For a player who can't be arsed to think/plan ahead and-or can't handle their character finding itself caught short by an oversight in preparation, perhaps.

I have no use for such players.

Oh, and while I can't speak to the rest of your (quite good) list in a different post, I've had weather rules for decades. :)
 

But having to know details of how a tent works is just an example of the never-ending rabbit hole you can go down. It's unnecessary for 99% of the players and if you need it there's likely some blog page dedicated to it that you could find. There are some things that D&D will just never excel at (okay, lots of things) and there are some things that just do not have enough demand to justify an official product. That's what 3PP is for and why it's important for WOTC to continue supporting them.
I guess my issue is that D&D presents itself as a game that features wilderness survival, has some of the trappings of that, in the form of equipment and spells that are about wilderness survival, and a lot of adventures, including official ones, seem to feature wilderness survival (often with special rules for that adventure), but D&D doesn't really have any rules for it in 5E.

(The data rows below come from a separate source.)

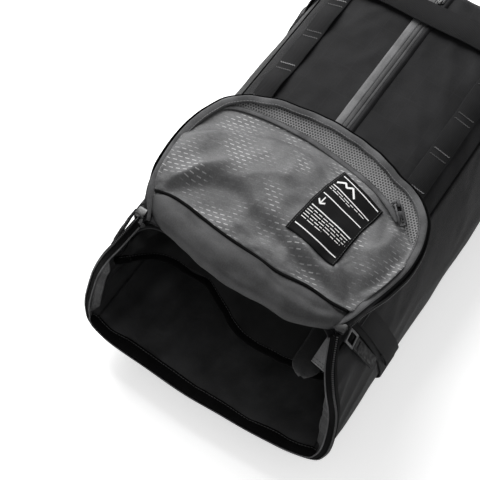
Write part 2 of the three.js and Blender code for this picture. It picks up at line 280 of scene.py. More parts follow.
def web(name, path, across, width, thick, body, *nodes):
    """A flat strap of webbing along a path, on its body."""
    return own(loft(name, path, across, tape_section(width, thick), mat_webbing), body, "webbing", *nodes)


# ---- materials ---------------------------------------------------------------------------------------------
WAVE_SCALE = 0.3142  # a wave texture at this scale has ribs 1 apart


class Shader:
    """A material with a short way to add and join its nodes."""

    def __init__(self, name, color, roughness, metallic=0.0):
        self.material = bpy.data.materials.new(name)
        self.material.use_nodes = True
        self.tree = self.material.node_tree
        self.bsdf = self.tree.nodes["Principled BSDF"]
        self.set("Base Color", (*color, 1))
        self.set("Roughness", roughness)
        self.set("Metallic", metallic)

    def put(self, socket, value):
        """Joins a node's output to the socket, or sets the socket's own value."""
        if isinstance(value, bpy.types.NodeSocket):
            self.tree.links.new(value, socket)
        else:
            socket.default_value = value

    def set(self, socket, value):
        self.put(self.bsdf.inputs[socket], value)

    def done(self, color, normal, specular=0.5):
        self.set("Base Color", color)
        self.set("Normal", normal)
        self.set("Specular IOR Level", specular)
        return self.material

    def node(self, kind, inputs=None, output=0, **settings):
        made = self.tree.nodes.new("ShaderNode" + kind)
        for key, value in settings.items():
            setattr(made, key, value)
        for key, value in (inputs or {}).items():
            self.put(made.inputs[key], value)
        return made.outputs[output]

    def math(self, operation, a, b=0.0, c=0.0):
        return self.node("Math", {0: a, 1: b, 2: c}, operation=operation)

    def coords(self, source="UV", turn=0.0):
        """Place on the surface in millimetres."""
        where = self.node("TexCoord", output=source)
        return self.node("Mapping", {"Vector": where, "Rotation": (0, 0, turn), "Scale": (1 / MM,) * 3})

    def part(self, where, axis):
        return self.node("SeparateXYZ", {"Vector": where}, axis)

    def noise(self, where, size, detail=3.0, roughness=0.55, distortion=0.0):
        return self.node("TexNoise", {"Vector": where, "Scale": 1 / size, "Detail": detail,
                                      "Roughness": roughness, "Distortion": distortion})

    def ramp(self, value, low, high, to_low=0.0, to_high=1.0):
        limits = {"Value": value, "From Min": low, "From Max": high, "To Min": to_low, "To Max": to_high}
        return self.node("MapRange", limits, interpolation_type="SMOOTHSTEP")

    def waves(self, where, pitch, direction="X"):
        """Rounded ribs across a direction, from 0 to 1."""
        inputs = {"Vector": where, "Scale": WAVE_SCALE / pitch, "Distortion": 0.0}
        return self.node("TexWave", inputs, output=1, bands_direction=direction)

    def mix(self, factor, a, b):
        made = self.tree.nodes.new("ShaderNodeMix")
        made.data_type = "RGBA"
        for key, value in ((0, factor), (6, a), (7, b)):
            self.put(made.inputs[key], (*value, 1) if isinstance(value, tuple) else value)
        return made.outputs[2]

    def bump(self, height, distance, below=None):
        inputs = {"Height": height, "Distance": distance * MM, "Strength": 1.0}
        if below is not None:
            inputs["Normal"] = below
        return self.node("Bump", inputs)


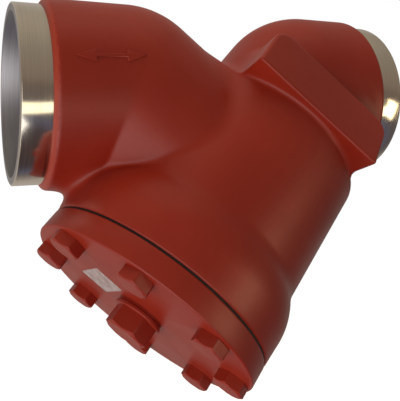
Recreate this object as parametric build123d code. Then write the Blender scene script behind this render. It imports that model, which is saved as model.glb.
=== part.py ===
from build123d import *
import math
import os

# Straightway strainer for a DN 125 refrigeration line, in millimetres.
# Origin: centre of the outlet weld face. +X runs along the pipe line to the inlet, +Z is up.
# The strainer branch leaves the pipe line downwards and back towards the outlet.

# Pipe line and weld ends
pipe_diameter = 139.7
pipe_wall = 6.3
weld_land = 5.1
weld_bevel_angle = 30.0
weld_ring_length = 21.0
body_length = 325.0
machined_depth = 40.0

# Cast ducts
duct_wall = 11.0
machining_allowance = 1.55
shoulder_length = 3.0
branch_angle = 45.0
branch_station = 257.0
outlet_bend_station = 88.0

# Distances along the branch axis from the pipe axis
block_top = 18.0
block_step = 67.0

# Lengths along the branch at its cover end; the cover stands clear of the outlet duct
cover_reach = 71.7
hub_length = 69.0
swell_length = 19.0

# Block round the basket seat: flat sides, and flanks that spread towards the step
block_inset = 14.55
block_ledge = 8.0
flank_spread = 0.3
block_corner = 14.0
block_edge = 2.5

# Filter chamber and cover flange, as steps outwards from the cast bore
seat_ledge = 4.5
chamber_room = 12.5
chamber_wall = 9.5
bolt_margin = 15.0
flange_margin = 14.25
hub_proud = 1.5
hub_corner = 8.0
chamber_roof = 12.0
seat_lip = 2.0
seat_depth = 9.0
edge_break = 1.5

# Cover, gasket and bolts
cover_thickness = 17.0
gasket_thickness = 1.5
gasket_inset = 1.2
bolt_count = 8
bolt_diameter = 14.0
bolt_head_flats = 22.0
bolt_head_height = 8.8
bolt_length = 45.0
bolt_hole_clearance = 0.5
thread_clearance = 0.05
bolt_hole_spare_depth = 5.0
bolt_chamfer_angle = 30.0
spigot_height = 6.0
spigot_clearance = 0.6

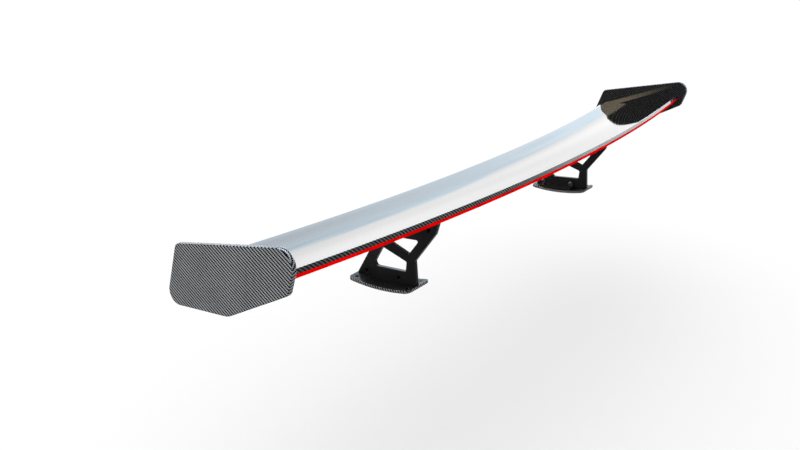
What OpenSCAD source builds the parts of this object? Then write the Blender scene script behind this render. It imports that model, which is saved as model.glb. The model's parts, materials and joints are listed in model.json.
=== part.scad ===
// Rear wing for a race car: a bowed carbon blade between two end plates, standing on two
// open uprights that screw down to a boot lid through curved carbon feet.
// +X right across the car, +Y towards the front, +Z up. The origin is midway between the
// two feet and halfway along them, at the height of their lowest point.

/* [Wing blade] */
// Width of the whole wing over the end plates' outer faces
span = 1500; // [1300:10:1700]
// Nose to trailing edge
chord = 204; // [190:1:215]
// Chord line's tilt, trailing edge up, at rest
chord_angle = 9.1; // [7:0.1:11]
// Greatest thickness as a share of the chord
thickness_ratio = 0.11; // [0.1:0.005:0.12]
// Depth of the hollow in the mean line as a share of the chord
camber_ratio = 0.087; // [0.08:0.001:0.1]
// Where along the chord the mean line is lowest
camber_place = 0.37; // [0.35:0.01:0.42]
// Extra bend of the mean line just behind its lowest point, which leaves the rear straighter
rear_bend = 0.67; // [0:0.01:0.8]
// Thickness of the trailing edge
edge_thickness = 3.2; // [2.8:0.1:4]
// Radius of the nose's arc in plan, which bows the middle rearwards
bow_radius = 5600; // [5000:50:7000]
// How far the plane of the bow leans, tips up
bow_tilt = 3.8; // [3:0.2:5]
// Thickness of a carbon skin
skin = 1.6; // [1.2:0.1:2]
// Nose of the blade at mid span, ahead of the origin
nose_y = 17.8; // [14:0.1:20]
// Height of that nose
nose_z = 150.1; // [148:0.1:156]

/* [Trailing edge] */
// Height of the gurney flap above the chord line
gurney_rise = 10.8; // [7:0.1:14]
// Thickness of the gurney flap's upstand
gurney_t = 1.6; // [1:0.1:2.5]
// Length of the gurney flap's foot on the upper skin
gurney_foot = 13; // [8:1:20]
// Thickness of that foot
gurney_foot_t = 0.8; // [0.6:0.1:1.2]
// Height of the coloured trim strip
trim_h = 4.6; // [3:0.1:5]
// Thickness of the trim strip
trim_t = 0.8; // [0.5:0.1:1.2]

/* [End plates] */
// Thickness of an end plate
plate_t = 8; // [5:0.5:10]

/* [Uprights] */
// Distance between the uprights' middle planes
upright_gap = 714; // [600:2:800]
// Thickness of an upright
upright_t = 8; // [6:0.5:10]
// Radius of the curve along an upright's lower edge, which the boot lid sets
foot_curve = 380; // [340:5:480]
// Angle of attack taken away at the lowest setting
range_down = 1; // [0.5:0.5:2]
// Angle of attack added at the highest setting
range_up = 8; // [3:0.5:9]

/* [Feet] */
// Thickness of a base plate
base_t = 5.5; // [5:0.5:6]
// Width of a base plate across the car
base_w = 65; // [60:1:72]
// Length of a base plate along the car
base_l = 140; // [136:1:146]
// Distance between the holes across the car
base_hole_dx = 40; // [36:1:44]
// Distance between the holes along the car
base_hole_dy = 116; // [110:1:120]
// Radius of a base plate's holes
base_hole_r = 3.3; // [2.7:0.1:3.5]

/* [Fasteners] */
// Shank radius of the pivot and adjuster bolts
wing_bolt_r = 3; // [2.5:0.5:3]
// Shank radius of the foot bolts and the screws
small_bolt_r = 2.5; // [2:0.5:2.5]

/* [Hidden] */
$fn = 48;
bow_fn = 1440;          // facets in a full turn of the bow
curve_fn = 720;         // facets in a full turn of the foot curve
section_steps = 36;     // stretches along each side of the wing section
corner_steps = 12;      // stretches in each rounded corner
edge_steps = 12;        // stretches along each other curved edge
bond = 0.1;             // thickness of a glue line between flat or matching faces
core_gap = 0.3;         // thickness of a glue line inside and under the blade
joint_gap = 0.4;        // gap between an upright and the lug that turns on it
nut_gap = 0.3;          // gap between a lug and the washer that clamps it
thread_gap = 0.02;      // radial play of a thread in its hole
screw_play = 0.2;       // radial play of a screw in a plain hole
pivot_play = 0.05;      // radial play of the pivot bolt in its lug
slot_play = 0.4;        // play of the adjuster bolt in its slot
cut = 1;                // how far a cutting shape runs past a face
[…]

It's just kind of weird. I honestly think they could spare some space in the PHB to cover it a little.
 

TSR pushed out a bunch of questionable value. Things that if people really want to understand they can either get the PDF or do a quick lookup.

I had Aurora's catalog and thought it was cool. Unless it disappeared like some of my books seem to have done over the years it's still gathering dust on a bookshelf somewhere. Did I use it? Nah. I could literally count the number of times I used it on one hand and still likely have fingers left over to do a Scout's Honor. If you really want that kind of thing, it's still available over on dmsguild.
That's fine, as long as your simply advancing the opinion that  you don't care about stuff like that, and not that others shouldn't.
 

For a player who can't be arsed to think/plan ahead and-or can't handle their character finding itself caught short by an oversight in preparation, perhaps.
Thinking and planning aren't what you're losing with this system. Bookkeeping and a weird guessing game with the Dm are what is lost. And not being able to handle something is not the same as not liking it.
I have no use for such players.
Send them here. We can have fun.
Oh, and while I can't speak to the rest of your (quite good) list in a different post, I've had weather rules for decades. :)
Yes, but this is a thread about what 5e's issues are.
 

So it's acceptable for your character to know to pick a lock, fast-talk a king, climb a slippery vertical surface with no handholds, backflip over multiple armed orcs, roll out of a fireball or a thousand other things you could never, ever do or even really understand how to do, but it's completely and totally unacceptable that your character could remember to bring something that you, the player did not?
Correct; because all of those examples of fancy things my character might do (pick a lock, etc.) come with a built-in chance of failure.

Character (and player) memory isn't perfect either.
 

Now you've sent me on an investigative quest to uncover current and historical opinions on this. I was unaware of any prevailing opinion to the contrary. I mean 1st edition has a quirky charm, and not just from simply being the origin of it all, but at the time my local gaming scene really found 2nd edition a great improvement. I mean, you could play a Bard from level 1!
That might be a by-community thing. Here 2e was largely seen as little more than a cave-in to the Satanic-panic crowd and, as such, a rather significant watering-down of the game.

As with all editions, though, it still had some good ideas.